Frequently Asked Questions

Which Python library should I use to geocode place names?

Use geopy, which wraps many services behind one interface. For historical work, pair it with Nominatim for free general lookups and with a historical gazetteer like the World Historical Gazetteer or Pleiades for places that have moved or vanished.

How do I respect Nominatim's usage policy?

Send a descriptive user-agent string, cap requests to one per second, and cache every result so you never re-query the same name.
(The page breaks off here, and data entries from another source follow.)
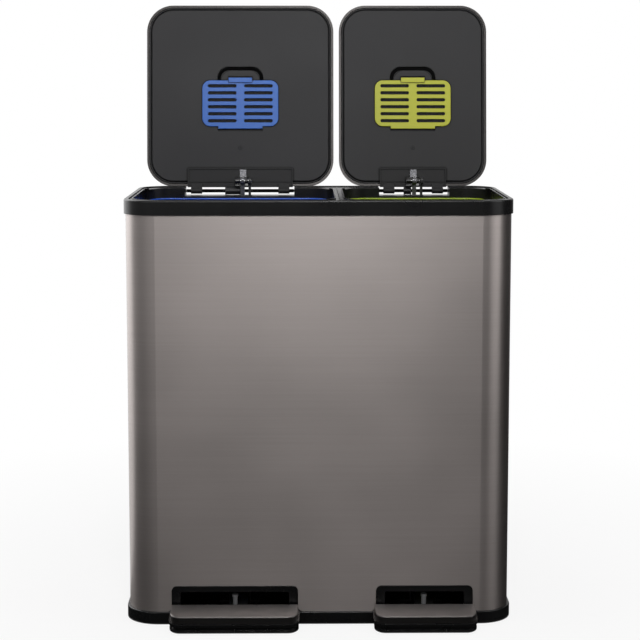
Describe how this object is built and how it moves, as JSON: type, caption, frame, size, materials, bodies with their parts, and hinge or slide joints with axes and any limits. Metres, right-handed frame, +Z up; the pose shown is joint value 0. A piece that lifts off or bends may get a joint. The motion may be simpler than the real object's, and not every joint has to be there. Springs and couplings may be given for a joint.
{
  "type": "double recycling bin",
  "caption": "Floor-standing double pedal bin: a dark steel cabinet with lift-out coloured buckets, each under its own lid opened by its own pedal.",
  "frame": {"origin": "on the floor, at the middle of the cabinet's footprint", "axes": "+Z up, +X to the right as seen from the front, the pedals and the front face -Y"},
  "size_m": [0.5766, 0.4259, 0.9239],
  "materials": {
    "cabinet_steel": "dark brushed stainless steel",
    "lid_steel": "dark brushed stainless steel",
    "pedal_steel": "dark brushed stainless steel",
    "black_plastic": "fine satin, moulded",
    "lid_plastic": "fine matte grain, moulded",
    "lever_plastic": "satin, moulded",
    "damper_plastic": "satin, moulded",
    "blue_plastic": "satin, moulded, coloured through",
    "green_plastic": "satin, moulded, coloured through",
    "blue_grille": "satin, moulded, coloured through",
    "green_grille": "satin, moulded, coloured through",
    "rubber_black": "matte",
    "filter_foam": "open carbon foam",
    "zinc_steel": "bright zinc plate",
    "pin_steel": "polished",
    "black_steel": "black powder coat",
    "grey_plastic": "satin"
  },
  "bodies": {
    "cabinet": {"outer_shell": "cabinet_steel", "top_collar": "black_plastic", "base_tray": "black_plastic", "rubber_feet": "rubber_black", "bracket_screws": "black_steel", "left_pedal_bracket": "black_steel", "left_pedal_axle": "black_steel", "left_hinge_pin": "black_steel", "left_damper_drum": "damper_plastic", "right_pedal_bracket": "black_steel", "right_pedal_axle": "black_steel", "right_hinge_pin": "black_steel", "right_damper_drum": "damper_plastic"},
    "left_lid": {"left_lid_shell": "lid_steel", "left_lid_liner": "lid_plastic", "left_hinge_plate": "lid_plastic", "left_filter_pad": "filter_foam", "left_lid_tab": "zinc_steel", "left_lift_lever": "lever_plastic", "left_lever_pin": "pin_steel"},
    "left_filter_door": {"left_filter_grille": "blue_grille"},
    "left_pedal": {"left_pedal_tread": "pedal_steel", "left_pedal_carrier": "black_plastic", "left_pedal_sole": "rubber_black", "left_pedal_lever": "black_steel", "left_pedal_stud": "grey_plastic", "left_rod_pin": "pin_steel"},
    "left_rod": {"left_push_rod": "zinc_steel", "left_rod_hook": "black_steel"},
    "left_bucket_body": {"left_bucket": "blue_plastic"},
    "right_lid": {"right_lid_shell": "lid_steel", "right_lid_liner": "lid_plastic", "right_hinge_plate": "lid_plastic", "right_filter_pad": "filter_foam", "right_lid_tab": "zinc_steel", "right_lift_lever": "lever_plastic", "right_lever_pin": "pin_steel"},
    "right_filter_door": {"right_filter_grille": "green_grille"},
    "right_pedal": {"right_pedal_tread": "pedal_steel", "right_pedal_carrier": "black_plastic", "right_pedal_sole": "rubber_black", "right_pedal_lever": "black_steel", "right_pedal_stud": "grey_plastic", "right_rod_pin": "pin_steel"},
    "right_rod": {"right_push_rod": "zinc_steel", "right_rod_hook": "black_steel"},
    "right_bucket_body": {"right_bucket": "green_plastic"}
  },
  "joints": [
    {"name": "left_lid_hinge", "type": "hinge", "parent": "cabinet", "child": "left_lid", "pos_m": [-0.125, 0.154, 0.6242], "axis": [-1, 0, 0], "range_deg": [-97, 0]},
    {"name": "left_pedal_pivot", "type": "hinge", "parent": "cabinet", "child": "left_pedal", "pos_m": [-0.1205, -0.059, 0.032], "axis": [1, 0, 0], "range_deg": [-9.5, 0]},
    {"name": "left_rod_pivot", "type": "hinge", "parent": "left_pedal", "child": "left_rod", "pos_m": [-0.1205, 0.13932, 0.04848], "axis": [-1, 0, 0], "range_deg": [-9.5, 0]},
    {"name": "left_filter_hinge", "type": "hinge", "parent": "left_lid", "child": "left_filter_door", "pos_m": [-0.125, 0.17349, 0.72548], "axis": [-1, 0, 0], "range_deg": [-75, 0]},
    {"name": "left_bucket_lift", "type": "slide", "parent": "cabinet", "child": "left_bucket_body", "axis": [0, 0, 1], "range_m": [0, 0.57]},
    {"name": "right_lid_hinge", "type": "hinge", "parent": "cabinet", "child": "right_lid", "pos_m": [0.1565, 0.154, 0.6242], "axis": [-1, 0, 0], "range_deg": [-97, 0]},
    {"name": "right_pedal_pivot", "type": "hinge", "parent": "cabinet", "child": "right_pedal", "pos_m": [0.157, -0.059, 0.032], "axis": [1, 0, 0], "range_deg": [-9.5, 0]},
    {"name": "right_rod_pivot", "type": "hinge", "parent": "right_pedal", "child": "right_rod", "pos_m": [0.157, 0.13932, 0.04848], "axis": [-1, 0, 0], "range_deg": [-9.5, 0]},
    {"name": "right_filter_hinge", "type": "hinge", "parent": "right_lid", "child": "right_filter_door", "pos_m": [0.1565, 0.17349, 0.72548], "axis": [-1, 0, 0], "range_deg": [-75, 0]},
    {"name": "right_bucket_lift", "type": "slide", "parent": "cabinet", "child": "right_bucket_body", "axis": [0, 0, 1], "range_m": [0, 0.57]}
  ],
  "couplings": [
    {"joint": "left_pedal_pivot", "follows": "left_lid_hinge", "ratio": 0.0979},
    {"joint": "left_rod_pivot", "follows": "left_lid_hinge", "ratio": 0.0979},
    {"joint": "right_pedal_pivot", "follows": "right_lid_hinge", "ratio": 0.0979},
    {"joint": "right_rod_pivot", "follows": "right_lid_hinge", "ratio": 0.0979}
  ]
}
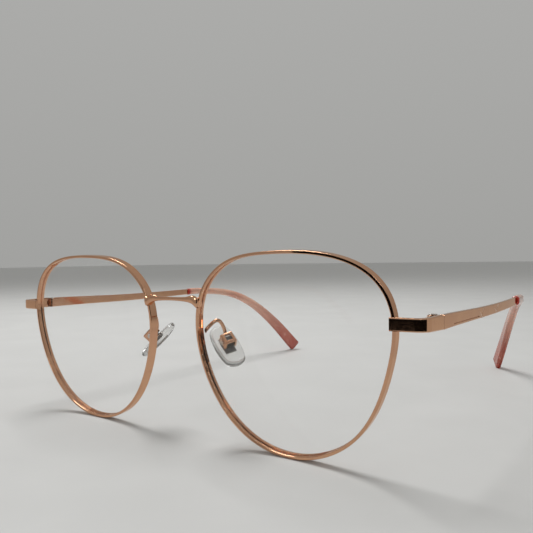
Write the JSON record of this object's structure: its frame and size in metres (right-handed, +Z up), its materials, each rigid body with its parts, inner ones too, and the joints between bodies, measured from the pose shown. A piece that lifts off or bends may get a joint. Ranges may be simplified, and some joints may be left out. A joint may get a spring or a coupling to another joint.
{
  "type": "round wire eyeglasses",
  "caption": "Round wire eyeglasses with a metal front, folding temples with moulded tips, and rocking nose pads.",
  "frame": {"origin": "centre of the footprint on the table, with the temples open", "axes": "+Z up, +Y back along the temples towards the wearer's ears, the front of the glasses faces -Y, +X is the wearer's left"},
  "size_m": [0.1418, 0.1486, 0.0496],
  "materials": {
    "rose_gold": "polished rose gold plating",
    "screw_steel": "turned, lightly plated",
    "nickel_insert": "satin",
    "pink_acetate": "translucent polished acetate",
    "clear_silicone": "clear soft silicone",
    "clear_lens": "clear with anti-reflection coating"
  },
  "bodies": {
    "front": {"bridge": "rose_gold", "rim_left": "rose_gold", "rim_right": "rose_gold", "closing_block_upper_left": "rose_gold", "closing_block_upper_right": "rose_gold", "closing_block_lower_left": "rose_gold", "closing_block_lower_right": "rose_gold", "closing_screw_left": "screw_steel", "closing_screw_right": "screw_steel", "lens_left": "clear_lens", "lens_right": "clear_lens", "end_piece_left": "rose_gold", "end_piece_right": "rose_gold", "hinge_front_left": "rose_gold", "hinge_front_right": "rose_gold", "hinge_screw_left": "screw_steel", "hinge_screw_right": "screw_steel", "pad_arm_left": "rose_gold", "pad_arm_right": "rose_gold", "pad_box_left": "rose_gold", "pad_box_right": "rose_gold", "pad_screw_left": "screw_steel", "pad_screw_right": "screw_steel"},
    "temple_left_arm": {"temple_left": "rose_gold", "temple_tip_left": "pink_acetate", "hinge_rear_left": "rose_gold"},
    "nose_pad_left_rocker": {"nose_pad_left": "clear_silicone", "pad_insert_left": "nickel_insert"},
    "temple_right_arm": {"temple_right": "rose_gold", "temple_tip_right": "pink_acetate", "hinge_rear_right": "rose_gold"},
    "nose_pad_right_rocker": {"nose_pad_right": "clear_silicone", "pad_insert_right": "nickel_insert"}
  },
  "joints": [
    {"name": "temple_left_fold", "type": "hinge", "parent": "front", "child": "temple_left_arm", "pos_m": [0.06685, -0.06229, 0.03351], "axis": [0, 0, 1], "range_deg": [0, 84]},
    {"name": "temple_right_fold", "type": "hinge", "parent": "front", "child": "temple_right_arm", "pos_m": [-0.06685, -0.06229, 0.03351], "axis": [0, 0, -1], "range_deg": [0, 74]},
    {"name": "nose_pad_left_rock", "type": "hinge", "parent": "front", "child": "nose_pad_left_rocker", "pos_m": [0.01401, -0.0661, 0.02637], "axis": [0.4696, 0.8491, 0.2421], "range_deg": [-8, 8]},
    {"name": "nose_pad_right_rock", "type": "hinge", "parent": "front", "child": "nose_pad_right_rocker", "pos_m": [-0.01401, -0.0661, 0.02637], "axis": [0.4696, -0.8491, -0.2421], "range_deg": [-8, 8]}
  ]
}
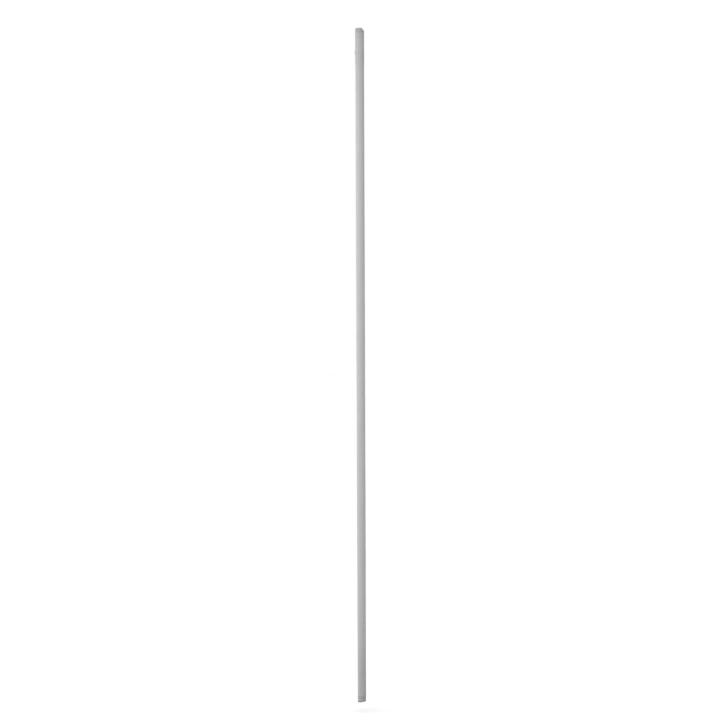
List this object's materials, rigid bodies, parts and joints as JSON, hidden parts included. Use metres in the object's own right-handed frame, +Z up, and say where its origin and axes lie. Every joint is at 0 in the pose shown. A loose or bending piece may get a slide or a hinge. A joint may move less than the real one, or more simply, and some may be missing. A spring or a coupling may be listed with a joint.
{
  "type": "white cane",
  "caption": "Rigid white cane: a straight aluminium shaft covered in white reflective sheeting, closed by a chamfered nylon plug, with a screw-in nylon wear tip.",
  "frame": {"origin": "lowest point of the wear tip, on the shaft's axis", "axes": "+Z up the shaft from the tip to the plug; -X is the side with the rivet under the upper wrap, +X the side where the plug is chamfered and the tip is worn"},
  "size_m": [0.0145, 0.0134, 1.016],
  "materials": {
    "tube_aluminium": "drawn, mill finish",
    "white_sheeting": "white retroreflective sheeting, satin",
    "plug_nylon": "moulded nylon",
    "rivet_aluminium": "bright",
    "mandrel_steel": "broken stem",
    "bush_brass": "turned",
    "pin_steel": "spring steel, oiled",
    "washer_rubber": "grey rubber",
    "tip_nylon": "moulded nylon, worn",
    "stud_steel": "zinc plated"
  },
  "bodies": {
    "shaft": {"shaft_tube": "tube_aluminium", "reflective_sheeting": "white_sheeting", "top_wrap": "white_sheeting", "butt_plug": "plug_nylon", "plug_rivet": "rivet_aluminium", "rivet_mandrel": "mandrel_steel", "tip_bush": "bush_brass", "bush_pin": "pin_steel"},
    "washer": {"cushion_washer": "washer_rubber"},
    "tip": {"glide_tip": "tip_nylon", "tip_stud": "stud_steel"}
  },
  "joints": [
    {"name": "tip_advance", "type": "slide", "parent": "shaft", "child": "washer", "axis": [0, 0, -1], "range_m": [0, 0.012]},
    {"name": "tip_turn", "type": "hinge", "parent": "washer", "child": "tip", "pos_m": [0, 0, 0.0075], "axis": [0, 0, -1], "range_deg": [0, 4320]}
  ],
  "couplings": [
    {"joint": "tip_turn", "follows": "tip_advance", "rad_per_m": 6283.2}
  ]
}
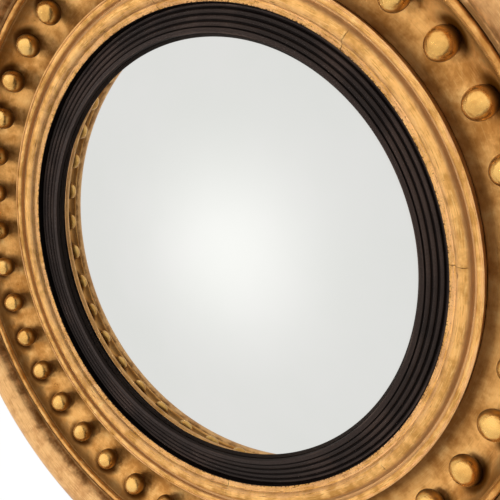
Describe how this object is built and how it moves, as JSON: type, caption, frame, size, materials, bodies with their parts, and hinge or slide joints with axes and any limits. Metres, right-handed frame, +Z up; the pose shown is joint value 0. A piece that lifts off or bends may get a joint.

Bulk runs that ignore the rate limit get blocked, and the public endpoint forbids heavy automated use.

Why should I cache geocoding results?

Geocoding is slow and rate-limited, and the same place names recur constantly in historical sources. Caching to a local file or SQLite turns a multi-hour run into seconds on reruns and protects you against API outages.

How do I geocode historical place names that no longer exist?

Modern geocoders will fail on vanished or renamed places. Match those against a historical gazetteer such as Pleiades, GeoNames, or the World Historical Gazetteer, which record former names and date ranges rather than only the present landscape.

How do I handle ambiguous place names like 'Boston' or 'Newport'?

Add context — county, country, or a bounding box — to the query, and inspect the returned match before trusting it. Always keep the geocoder's confidence or returned display name so you can audit doubtful matches later.

Should I geocode every row live or batch with a cache?

Batch with a cache. Deduplicate place names first, geocode each unique name once, store the coordinates, then join them back to your full table. This minimises API calls and makes the whole process reproducible.